As discussed in the proposal, attaching the information to the ELF files makes it visible in the place where it's is very useful: crash dumps. I'd say that having a flat text file somewhere is not as useful for this purpose.

Adding package information to ELF objects

Posted Nov 5, 2021 9:11 UTC (Fri) by pabs (subscriber, #43278) [Link]

The ELF solution strikes me as a logically incorrect design, but I guess this is one of those worse is better situations that I'll just have to learn to ignore. Thanks for the discussion.

Adding package information to ELF objects

Posted Nov 5, 2021 9:22 UTC (Fri) by mjg59 (subscriber, #23239) [Link] (2 responses)

Detached metadata opens up a bunch of additional failure modes (eg, what if an image gets rebuilt and uploaded, but somehow the metadata doesn't get uploaded as well?) that are much harder to trigger if the data is in the binaries themselves.

I can think of one real-world (if corner) case that this probably does trip up, though:
1) Have a shim-unsigned package that produces a binary
2) Upload that shim binary to Microsoft and obtain a signed copy
3) Strip that signature from the binary and add it to a shim-signed package
4) Build shim-signed in an identical environment to shim-unsigned, with the last step being to add the signature

If the fact that these are two separate packages were to result in different embedded data, the signature obviously wouldn't apply.

(This isn't a problem at the moment because the Debian shim-signed source package just contains the signed binaries, but it would be nice to have a world where the builds were reproducible enough to avoid that)

Adding package information to ELF objects

Posted Nov 5, 2021 9:38 UTC (Fri) by zuki (subscriber, #41808) [Link]

That is a good point. We'll probably have to exclude shim from this, or maybe customize the note to be identical in the signed and unsigned versions. But shim is already very very special, we'll just have to make another exception for it.

Adding package information to ELF objects

Posted Nov 5, 2021 12:07 UTC (Fri) by BenHutchings (subscriber, #37955) [Link]

shim's in PE format so wouldn't be directly affected by this proposal.

Adding package information to ELF objects

Posted Nov 6, 2021 19:54 UTC (Sat) by NYKevin (subscriber, #129325) [Link]

From the perspective of the orchestration system, provenance information is (usually) available. Every container was built from some well-known image and can be rebuilt if necessary, and any reasonable orchestration system should be tracking that information in some sort of database or other system. If you're smart, you've also mounted most or all of the filesystem as RO, so that the container cannot easily become broken and require rebuilding in the first place. From this perspective, there is no missing feature to add, because you're tracking all of the information which is required for normal operation of the system. Sure, that information may not be directly *accessible* from inside the container, but the container normally does not need to know its own provenance (and probably should not care, in most cases).

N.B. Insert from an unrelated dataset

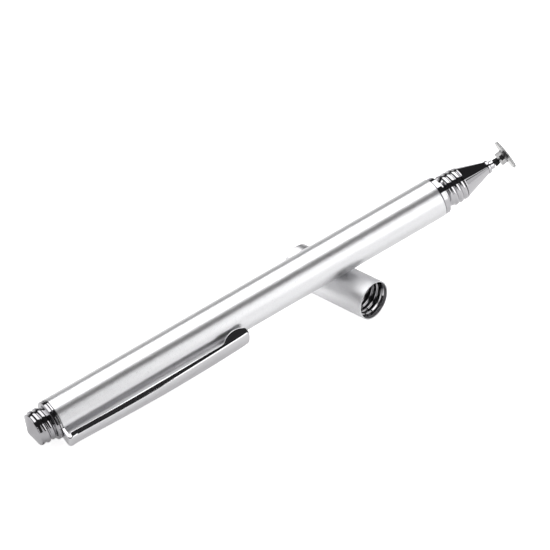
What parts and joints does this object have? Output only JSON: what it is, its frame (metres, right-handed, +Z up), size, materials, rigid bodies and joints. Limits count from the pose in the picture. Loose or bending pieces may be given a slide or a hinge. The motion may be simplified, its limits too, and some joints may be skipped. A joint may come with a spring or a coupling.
{
  "type": "disc stylus pen",
  "caption": "Metal touch-screen pen with a clear tilting disc tip and a pocket clip, lying with its nose propped on its own screw cap.",
  "frame": {"origin": "centre of the footprint, on the surface that the pen and its cap lie on", "axes": "+Z up; +X from the tail towards the disc; the cap's axis lies along Y with its mouth towards -Y"},
  "size_m": [0.1178, 0.04, 0.0228],
  "materials": {
    "satin_aluminium": "satin silver, fine blasted and clear-coated",
    "chrome": "bright polished plating",
    "brass": "turned, bare",
    "black_plastic": "moulded, matt black, conductive",
    "clear_plastic": "clear, polished",
    "dark_contact": "dark conductive face",
    "pad": "soft foam rubber, matt"
  },
  "bodies": {
    "pen_body": {"barrel": "satin_aluminium", "tail_plug": "chrome", "rear_bush": "brass", "clip_ring": "chrome", "front_bush": "brass", "front_insert": "chrome", "nose_cone": "chrome", "tip_ring": "chrome", "ball_stud": "chrome"},
    "clip": {"clip_arm": "chrome"},
    "cap": {"cap_tube": "satin_aluminium", "cap_thread_insert": "chrome", "cap_end_plug": "chrome", "cap_pad": "pad"},
    "seat": {"ball_seat": "black_plastic"},
    "socket": {"conductive_socket": "black_plastic"},
    "disc": {"disc_hub": "clear_plastic", "disc_plate": "clear_plastic", "contact_plate": "dark_contact", "disc_film": "clear_plastic"}
  },
  "joints": [
    {"name": "clip_flex", "type": "hinge", "parent": "pen_body", "child": "clip", "pos_m": [-0.05409, 0.01097, 0.00282], "axis": [0.2119, 0.3205, -0.9232], "range_deg": [0, 3.5], "stiffness_Nm_per_rad": 3},
    {"name": "cap_pull", "type": "slide", "parent": "pen_body", "child": "cap", "axis": [0, -1, 0], "range_m": [0, 0.032]},
    {"name": "disc_nod", "type": "hinge", "parent": "pen_body", "child": "seat", "pos_m": [0.05445, -0.0157, 0.01847], "axis": [0.2218, 0.92, 0.3231], "range_deg": [-3.4, 36.6]},
    {"name": "disc_sway", "type": "hinge", "parent": "seat", "child": "socket", "pos_m": [0.05445, -0.0157, 0.01847], "axis": [-0.4665, -0.1908, 0.8637], "range_deg": [-20, 20]},
    {"name": "disc_spin", "type": "hinge", "parent": "socket", "child": "disc", "pos_m": [0.05445, -0.0157, 0.01847], "axis": [0.8563, -0.3423, 0.3868], "continuous": true}
  ]
}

In principle, you could use that provenance information for crash dumps. That's how we do it at Google, in fact - we can tell the exact version that was checked into source control, and display the exact line where the faulting instruction happened, because we built the container in the first place, and so we know where everything in it came from. This is one of the benefits* of having a monorepo without (much) branching, as we can just point to one CL number instead of, say, fifty, and it's also one of the reasons** that Bazel makes such a big fuss about exhaustively tracking and declaring your entire dependency hierarchy.

The problems only really arise when a crash dump gets separated from the orchestration system's provenance data, or when the orchestration system's provenance data is inadequate (or when you don't have an orchestration system and are just manually building Docker images from random crap, of course, which is an unfortunately common practice in some shops). You might also have the "my tools suck" problem, where you theoretically have all of the information (provenance data) you need, but converting it into a useful form (a Git hash or version number that upstream can recognize and deal with) is too hard.

* There are also drawbacks, which are irrelevant here, but somebody will bring them up if I don't acknowledge that they exist.
** The main reason is "cache invalidation is hard, and rebuilding the entire universe from scratch is slow." But good provenance data is definitely important too.